Why Prediction Markets Fail

Prediction markets can aggregate information well and still get an outcome badly wrong. Here's a look at the specific ways that happens.

5 min read · Updated July 15, 2026

Aggregation is not a guarantee

Prediction markets work by pooling information through trading, and on average that process produces prices that are more informative than a single guess. But "on average" is doing real work in that sentence. Any individual market can still misprice an outcome badly, and it's worth understanding the specific mechanisms behind that rather than treating every miss as unexplainable noise.

Thin liquidity and manipulation

A market with few active traders and low volume has little defense against a single large, well-funded bet. That one trade can push the price to a level the rest of the available information doesn't support, and if trading stays thin, nothing corrects it before resolution. This is less about deliberate manipulation, though that risk exists too, and more about the basic fact that a thin market simply doesn't have enough independent participants for aggregation to work as intended.

Ambiguous resolution criteria

Every prediction market contract resolves according to specific written rules, and real-world events don't always fit neatly into a yes-or-no box. When a question's wording is vague or an edge case wasn't anticipated, the market can settle in a way that surprises the majority of traders — not because the price was wrong about the world, but because the contract's fine print didn't match what most people thought they were betting on.

Correlated beliefs and information cascades

Aggregation depends on traders drawing on different sources and forming views somewhat independently. When a single narrative dominates — everyone reading the same commentary, reacting to the same headline — the market isn't really combining diverse information anymore, it's amplifying one version of events. This is the same failure mode covered in the guide on prediction market biases: once independence breaks down, the crowd can be confidently wrong together.

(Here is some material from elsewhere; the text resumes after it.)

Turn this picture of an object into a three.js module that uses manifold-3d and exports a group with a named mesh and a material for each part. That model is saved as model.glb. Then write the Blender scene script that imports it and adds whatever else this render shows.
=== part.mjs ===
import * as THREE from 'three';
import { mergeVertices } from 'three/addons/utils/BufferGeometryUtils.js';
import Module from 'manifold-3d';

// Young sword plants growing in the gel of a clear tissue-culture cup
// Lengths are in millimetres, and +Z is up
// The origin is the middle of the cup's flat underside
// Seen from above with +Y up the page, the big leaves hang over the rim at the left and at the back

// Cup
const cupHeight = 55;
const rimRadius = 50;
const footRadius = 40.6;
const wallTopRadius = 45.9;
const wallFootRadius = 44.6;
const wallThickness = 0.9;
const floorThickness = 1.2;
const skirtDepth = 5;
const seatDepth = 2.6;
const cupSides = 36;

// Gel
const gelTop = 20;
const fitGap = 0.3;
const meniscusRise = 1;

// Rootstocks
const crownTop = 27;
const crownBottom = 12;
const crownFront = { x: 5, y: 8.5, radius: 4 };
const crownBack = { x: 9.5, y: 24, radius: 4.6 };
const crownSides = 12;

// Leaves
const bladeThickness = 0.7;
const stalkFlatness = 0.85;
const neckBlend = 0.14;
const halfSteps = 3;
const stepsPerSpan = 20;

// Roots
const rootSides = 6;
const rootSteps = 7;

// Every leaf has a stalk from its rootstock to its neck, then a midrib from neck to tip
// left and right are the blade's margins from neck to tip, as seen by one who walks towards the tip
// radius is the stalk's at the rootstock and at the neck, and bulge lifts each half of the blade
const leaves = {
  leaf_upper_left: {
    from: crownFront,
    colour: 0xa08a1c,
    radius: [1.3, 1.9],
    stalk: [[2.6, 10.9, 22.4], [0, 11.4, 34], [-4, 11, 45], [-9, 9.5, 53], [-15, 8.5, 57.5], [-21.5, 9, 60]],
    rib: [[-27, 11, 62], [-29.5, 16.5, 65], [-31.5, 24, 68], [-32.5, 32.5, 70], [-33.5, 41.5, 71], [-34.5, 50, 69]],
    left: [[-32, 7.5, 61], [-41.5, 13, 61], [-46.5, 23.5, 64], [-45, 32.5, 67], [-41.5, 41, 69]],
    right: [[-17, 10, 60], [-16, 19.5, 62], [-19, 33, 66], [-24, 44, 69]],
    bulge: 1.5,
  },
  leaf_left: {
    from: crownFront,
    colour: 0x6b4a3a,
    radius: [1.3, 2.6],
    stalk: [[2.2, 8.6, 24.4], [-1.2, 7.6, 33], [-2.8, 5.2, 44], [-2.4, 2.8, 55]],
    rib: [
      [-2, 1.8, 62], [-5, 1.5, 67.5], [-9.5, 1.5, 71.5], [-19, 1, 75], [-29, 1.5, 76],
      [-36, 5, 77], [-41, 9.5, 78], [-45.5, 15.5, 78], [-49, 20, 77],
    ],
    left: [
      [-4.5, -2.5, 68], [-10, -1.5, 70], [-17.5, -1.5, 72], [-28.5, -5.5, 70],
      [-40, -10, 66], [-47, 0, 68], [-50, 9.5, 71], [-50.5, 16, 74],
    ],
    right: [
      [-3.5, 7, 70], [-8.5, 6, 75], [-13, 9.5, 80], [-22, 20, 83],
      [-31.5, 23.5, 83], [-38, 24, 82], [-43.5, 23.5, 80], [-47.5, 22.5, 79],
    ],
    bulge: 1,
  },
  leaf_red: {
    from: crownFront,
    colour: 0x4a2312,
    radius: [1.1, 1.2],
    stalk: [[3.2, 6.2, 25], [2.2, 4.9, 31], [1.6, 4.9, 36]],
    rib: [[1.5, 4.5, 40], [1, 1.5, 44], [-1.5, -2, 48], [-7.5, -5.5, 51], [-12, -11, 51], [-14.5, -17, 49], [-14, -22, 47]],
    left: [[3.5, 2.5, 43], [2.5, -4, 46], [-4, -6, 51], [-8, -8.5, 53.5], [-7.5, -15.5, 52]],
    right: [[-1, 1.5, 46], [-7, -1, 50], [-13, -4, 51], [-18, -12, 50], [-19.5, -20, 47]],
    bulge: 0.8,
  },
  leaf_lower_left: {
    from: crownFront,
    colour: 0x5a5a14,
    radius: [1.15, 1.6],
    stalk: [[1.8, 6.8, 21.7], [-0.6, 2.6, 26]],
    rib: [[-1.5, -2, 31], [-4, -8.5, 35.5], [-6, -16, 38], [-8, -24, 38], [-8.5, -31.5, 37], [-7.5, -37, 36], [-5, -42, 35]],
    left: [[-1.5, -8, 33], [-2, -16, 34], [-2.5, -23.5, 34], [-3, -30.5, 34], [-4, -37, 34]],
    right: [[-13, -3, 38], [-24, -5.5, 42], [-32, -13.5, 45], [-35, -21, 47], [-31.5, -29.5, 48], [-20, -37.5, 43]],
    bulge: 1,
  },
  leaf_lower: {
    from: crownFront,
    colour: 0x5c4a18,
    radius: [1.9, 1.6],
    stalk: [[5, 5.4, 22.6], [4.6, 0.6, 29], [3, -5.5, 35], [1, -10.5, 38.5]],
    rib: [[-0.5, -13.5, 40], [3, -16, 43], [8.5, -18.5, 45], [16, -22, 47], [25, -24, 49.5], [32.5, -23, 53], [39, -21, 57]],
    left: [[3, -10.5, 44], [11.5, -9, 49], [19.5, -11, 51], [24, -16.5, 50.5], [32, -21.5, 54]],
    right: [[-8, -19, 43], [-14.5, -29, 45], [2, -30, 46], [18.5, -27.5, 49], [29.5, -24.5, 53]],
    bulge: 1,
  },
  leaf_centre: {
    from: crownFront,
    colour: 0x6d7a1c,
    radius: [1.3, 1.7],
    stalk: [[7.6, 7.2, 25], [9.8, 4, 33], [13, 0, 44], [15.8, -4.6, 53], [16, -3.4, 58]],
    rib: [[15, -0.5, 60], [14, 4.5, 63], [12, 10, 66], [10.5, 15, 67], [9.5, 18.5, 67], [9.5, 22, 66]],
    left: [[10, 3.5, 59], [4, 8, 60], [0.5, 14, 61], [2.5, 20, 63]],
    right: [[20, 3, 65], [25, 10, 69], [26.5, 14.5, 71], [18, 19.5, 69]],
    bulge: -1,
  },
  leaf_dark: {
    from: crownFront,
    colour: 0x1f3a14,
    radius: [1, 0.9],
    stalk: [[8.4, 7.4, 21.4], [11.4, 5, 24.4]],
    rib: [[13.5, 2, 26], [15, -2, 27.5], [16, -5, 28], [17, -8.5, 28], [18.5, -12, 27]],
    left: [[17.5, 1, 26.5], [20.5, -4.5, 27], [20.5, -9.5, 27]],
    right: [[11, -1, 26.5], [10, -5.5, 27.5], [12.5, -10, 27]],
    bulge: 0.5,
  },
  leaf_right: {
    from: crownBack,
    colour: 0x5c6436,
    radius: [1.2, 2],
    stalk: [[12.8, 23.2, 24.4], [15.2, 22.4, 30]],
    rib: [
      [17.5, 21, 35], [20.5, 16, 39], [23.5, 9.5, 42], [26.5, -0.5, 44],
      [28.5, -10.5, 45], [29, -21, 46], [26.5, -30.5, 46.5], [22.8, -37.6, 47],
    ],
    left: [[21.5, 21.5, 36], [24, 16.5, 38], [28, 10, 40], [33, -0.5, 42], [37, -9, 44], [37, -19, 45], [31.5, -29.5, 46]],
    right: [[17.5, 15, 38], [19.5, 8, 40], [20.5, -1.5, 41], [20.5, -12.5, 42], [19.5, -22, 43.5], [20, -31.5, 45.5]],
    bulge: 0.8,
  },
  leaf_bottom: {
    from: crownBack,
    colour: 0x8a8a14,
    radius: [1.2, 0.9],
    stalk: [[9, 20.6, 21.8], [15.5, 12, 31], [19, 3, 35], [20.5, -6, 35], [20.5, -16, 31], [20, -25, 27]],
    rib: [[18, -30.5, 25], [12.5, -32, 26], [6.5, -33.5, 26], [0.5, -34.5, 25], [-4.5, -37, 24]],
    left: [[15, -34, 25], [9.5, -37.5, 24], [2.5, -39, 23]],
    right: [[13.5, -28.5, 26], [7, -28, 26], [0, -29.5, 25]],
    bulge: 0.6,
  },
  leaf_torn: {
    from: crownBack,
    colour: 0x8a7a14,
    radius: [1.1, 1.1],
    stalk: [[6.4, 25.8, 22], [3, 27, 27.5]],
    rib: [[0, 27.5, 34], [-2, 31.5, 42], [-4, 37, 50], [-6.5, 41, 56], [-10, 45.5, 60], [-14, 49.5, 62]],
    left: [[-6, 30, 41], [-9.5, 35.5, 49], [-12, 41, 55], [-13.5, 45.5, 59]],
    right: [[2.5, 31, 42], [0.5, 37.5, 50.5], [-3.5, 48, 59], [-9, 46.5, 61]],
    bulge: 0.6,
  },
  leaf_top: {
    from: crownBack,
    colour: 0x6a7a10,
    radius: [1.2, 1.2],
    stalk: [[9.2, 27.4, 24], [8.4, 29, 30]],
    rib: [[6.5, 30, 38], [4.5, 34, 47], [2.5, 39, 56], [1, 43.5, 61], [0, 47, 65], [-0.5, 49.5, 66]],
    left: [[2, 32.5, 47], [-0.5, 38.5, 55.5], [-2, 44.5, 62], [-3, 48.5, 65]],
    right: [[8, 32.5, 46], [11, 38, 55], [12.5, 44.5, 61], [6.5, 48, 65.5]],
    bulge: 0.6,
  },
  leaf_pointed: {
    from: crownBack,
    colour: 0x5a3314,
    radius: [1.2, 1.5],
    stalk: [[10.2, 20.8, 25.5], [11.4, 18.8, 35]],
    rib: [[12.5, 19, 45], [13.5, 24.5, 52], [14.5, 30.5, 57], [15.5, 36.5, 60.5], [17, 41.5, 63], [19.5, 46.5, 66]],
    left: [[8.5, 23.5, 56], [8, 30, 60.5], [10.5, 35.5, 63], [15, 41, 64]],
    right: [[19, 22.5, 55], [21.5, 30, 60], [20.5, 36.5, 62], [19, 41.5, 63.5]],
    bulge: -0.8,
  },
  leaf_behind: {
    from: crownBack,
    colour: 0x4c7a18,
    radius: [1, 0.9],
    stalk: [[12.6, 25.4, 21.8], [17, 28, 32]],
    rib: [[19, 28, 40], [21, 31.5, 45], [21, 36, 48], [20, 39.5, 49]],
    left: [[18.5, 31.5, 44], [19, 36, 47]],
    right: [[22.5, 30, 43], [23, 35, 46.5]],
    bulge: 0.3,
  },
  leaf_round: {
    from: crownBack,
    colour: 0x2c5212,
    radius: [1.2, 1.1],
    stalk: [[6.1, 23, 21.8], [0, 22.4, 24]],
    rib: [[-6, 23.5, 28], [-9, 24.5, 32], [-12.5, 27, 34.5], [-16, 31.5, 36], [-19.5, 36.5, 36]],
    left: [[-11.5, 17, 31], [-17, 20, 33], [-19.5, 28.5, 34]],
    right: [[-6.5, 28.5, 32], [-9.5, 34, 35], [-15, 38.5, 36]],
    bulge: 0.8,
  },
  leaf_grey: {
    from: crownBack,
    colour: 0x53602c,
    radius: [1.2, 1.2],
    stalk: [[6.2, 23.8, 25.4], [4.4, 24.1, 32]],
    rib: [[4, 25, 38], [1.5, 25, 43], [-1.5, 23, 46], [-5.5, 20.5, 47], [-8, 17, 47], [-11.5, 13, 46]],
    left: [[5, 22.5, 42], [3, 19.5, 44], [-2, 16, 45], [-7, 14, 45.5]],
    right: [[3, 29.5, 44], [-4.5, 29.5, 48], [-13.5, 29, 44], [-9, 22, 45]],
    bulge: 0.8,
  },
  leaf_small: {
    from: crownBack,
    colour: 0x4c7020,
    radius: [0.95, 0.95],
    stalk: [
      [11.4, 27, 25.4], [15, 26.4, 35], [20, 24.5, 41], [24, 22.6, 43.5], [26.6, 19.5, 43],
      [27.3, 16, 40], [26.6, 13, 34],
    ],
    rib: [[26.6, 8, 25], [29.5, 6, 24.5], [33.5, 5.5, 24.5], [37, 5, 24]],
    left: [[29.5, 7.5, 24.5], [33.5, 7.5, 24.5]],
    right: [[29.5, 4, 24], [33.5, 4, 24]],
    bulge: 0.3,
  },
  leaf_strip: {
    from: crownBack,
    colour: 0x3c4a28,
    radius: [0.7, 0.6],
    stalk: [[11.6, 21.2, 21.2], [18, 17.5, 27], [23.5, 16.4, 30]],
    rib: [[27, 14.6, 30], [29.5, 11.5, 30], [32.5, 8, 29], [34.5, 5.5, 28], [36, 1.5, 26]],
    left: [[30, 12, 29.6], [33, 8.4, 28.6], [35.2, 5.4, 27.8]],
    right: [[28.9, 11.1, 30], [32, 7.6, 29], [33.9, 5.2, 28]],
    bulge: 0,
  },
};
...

Check volume before trusting a thin market's price on the live dashboard →

Genuine surprises

Finally, some failures aren't really failures of the market at all. A price only ever reflects the information available to traders at the time. A truly unprecedented event — something with no real precedent for anyone to reason from — cannot be priced in advance no matter how well-functioning the market is otherwise. Prediction markets are a tool for aggregating existing, dispersed information into a probability. They are not a substitute for information that doesn't yet exist.

Quick answers

Can a prediction market be manipulated?

Thin markets are the most vulnerable — a single large, well-funded trade can push the price away from what the balance of information supports, at least until other traders correct it.

Why do ambiguous questions cause problems?

If a contract's resolution criteria are vague, the market can settle in a way that doesn't match what most traders thought they were betting on, undermining trust in the price.

Can prediction markets miss surprise events?

Yes. A price only reflects information available at the time. A genuinely unprecedented event that no one saw coming won't be priced in advance, no matter how well the market functions.